The maximum grows as $\sqrt{\log n}$ , not $\sqrt{n}$ . Light-tailed variables keep the maximum controlled. This is why union bounds over $n$ hypotheses cost only $\log n$ in the exponent.

Proof Sketch

For any $\lambda > 0$ : $\mathbb{E}[\max_i X_i] = (1/\lambda)\mathbb{E}[\log \exp(\lambda \max_i X_i)] \leq (1/\lambda) \log \mathbb{E}[\exp(\lambda \max_i X_i)]$ by Jensen. Then $\mathbb{E}[\exp(\lambda \max_i X_i)] \leq \sum_i \mathbb{E}[\exp(\lambda X_i)] \leq n \exp(\lambda^2 \sigma^2/2)$ . So $\mathbb{E}[\max_i X_i] \leq (\log n)/\lambda + \lambda \sigma^2/2$ . Optimize over $\lambda$ : set $\lambda = \sqrt{2 \log n}/\sigma$ .

Why It Matters

This bound controls the supremum of empirical processes. In learning theory, the "hypothesis" index plays the role of $i$ , and the empirical risk deviation plays the role of $X_i$ . The $\sqrt{\log n}$ rate gives an agnostic uniform-convergence deviation of order $O\!\left(\sqrt{\log |\mathcal{H}|/n}\right)$ for bounded losses, hence sample complexity $O(\log|\mathcal{H}|/\varepsilon^2)$ to drive the deviation below $\varepsilon$ . The faster $O(\log|\mathcal{H}|/\varepsilon)$ rate is a separate result available only in the realizable PAC setting with a consistent learner.

Failure Mode

For heavy-tailed distributions, the maximum can grow much faster than $\sqrt{\log n}$ . For Pareto-distributed variables with tail index $\alpha < 2$ , the maximum grows polynomially in $n$ , not logarithmically. The sub-Gaussian assumption is critical.

report a correction →

Connection to Bootstrap

The bootstrap resamples $X_1^*, \ldots, X_n^*$ with replacement from the empirical distribution. The order statistics of the bootstrap sample induce a distribution on sample quantiles. The bootstrap estimate of the sampling distribution of $\hat{Q}(p)$ is consistent under mild regularity conditions (the population quantile function must be differentiable at $p$ ). This provides confidence intervals for quantiles without assuming a parametric model.

Canonical Examples

Example

Confidence interval for the median with n = 20

With $n = 20$ observations, we want a 95% confidence interval for the population median $Q(0.5)$ . The interval $[X_{(6)}, X_{(15)}]$ has coverage probability $\sum_{j=6}^{14} \binom{20}{j} (0.5)^{20} \approx 0.9586$ . This is valid for any continuous distribution. No normality assumption needed.

Example

Distribution of the sample maximum from Uniform(0,1)

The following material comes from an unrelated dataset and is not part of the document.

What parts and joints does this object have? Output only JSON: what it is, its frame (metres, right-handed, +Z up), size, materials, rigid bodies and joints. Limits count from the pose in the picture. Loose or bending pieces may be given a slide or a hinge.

For $n$ i.i.d. Uniform $(0,1)$ variables: $F_{X_{(n)}}(x) = x^n$ for $x \in [0,1]$ . The density is $f_{X_{(n)}}(x) = nx^{n-1}$ . The expected maximum is $n/(n+1)$ , which approaches 1 as $n \to \infty$ . The variance is $n/((n+1)^2(n+2))$ , which decreases as $O(1/n^2)$ .

Common Confusions

Watch Out

Order statistics are not independent

Even though $X_1, \ldots, X_n$ are independent, the order statistics $X_{(1)}, \ldots, X_{(n)}$ are not. Knowing $X_{(1)} = 3$ tells you $X_{(2)} \geq 3$ . The joint distribution has a constrained support: $x_{(1)} \leq \cdots \leq x_{(n)}$ .

Watch Out

Sample quantiles are random variables, not parameters

The sample $p$ -quantile $\hat{Q}(p)$ is a statistic computed from data. The population $p$ -quantile $Q(p) = F^{-1}(p)$ is a fixed parameter. The sample quantile estimates the population quantile and has its own sampling distribution.

Watch Out

The median is not always better than the mean

The sample median has breakdown point $1/2$ (robust to outliers) while the mean has breakdown point $0$ . But for Gaussian data, the mean has smaller variance than the median by a factor of $\pi/2 \approx 1.57$ . Robustness comes at a cost in efficiency when the data is actually Gaussian.

Summary

$X_{(k)}$ has density involving $[F(x)]^{k-1}[1-F(x)]^{n-k}f(x)$
Uniform order statistics follow Beta distributions
Confidence intervals for quantiles are distribution-free
Maximum of $n$ sub-Gaussian variables grows as $\sigma\sqrt{2\log n}$
Order statistics are dependent even when the original sample is i.i.d.

Exercises

ExerciseCore

Problem

Let $X_1, \ldots, X_5$ be i.i.d. Uniform $(0,1)$ . Compute $\mathbb{E}[X_{(3)}]$ and $\text{Var}(X_{(3)})$ .

ExerciseAdvanced

Problem

Derive the asymptotic distribution of the sample median $X_{(\lceil n/2 \rceil)}$ for a sample from a continuous distribution with density $f$ that is positive at the population median $m = F^{-1}(1/2)$ .

References

Canonical:

David & Nagaraja, Order Statistics (2003), Chapters 2-4
Casella & Berger, Statistical Inference (2002), Chapter 5.4

Current:

Boucheron, Lugosi, Massart, Concentration Inequalities (2013), Chapter 3
van der Vaart, Asymptotic Statistics (1998), Chapter 21
Arnold, Balakrishnan, Nagaraja, A First Course in Order Statistics (2008), Chapters 2-4

Next Topics

Extreme value theory: limiting distributions of $X_{(n)}$ as $n \to \infty$
Bootstrap: resampling-based inference using order statistics

Last reviewed: April 26, 2026

Canonical graph

Required before and derived from this topic

These links come from prerequisite edges in the curriculum graph. Editorial suggestions are shown here only when the target page also cites this page as a prerequisite.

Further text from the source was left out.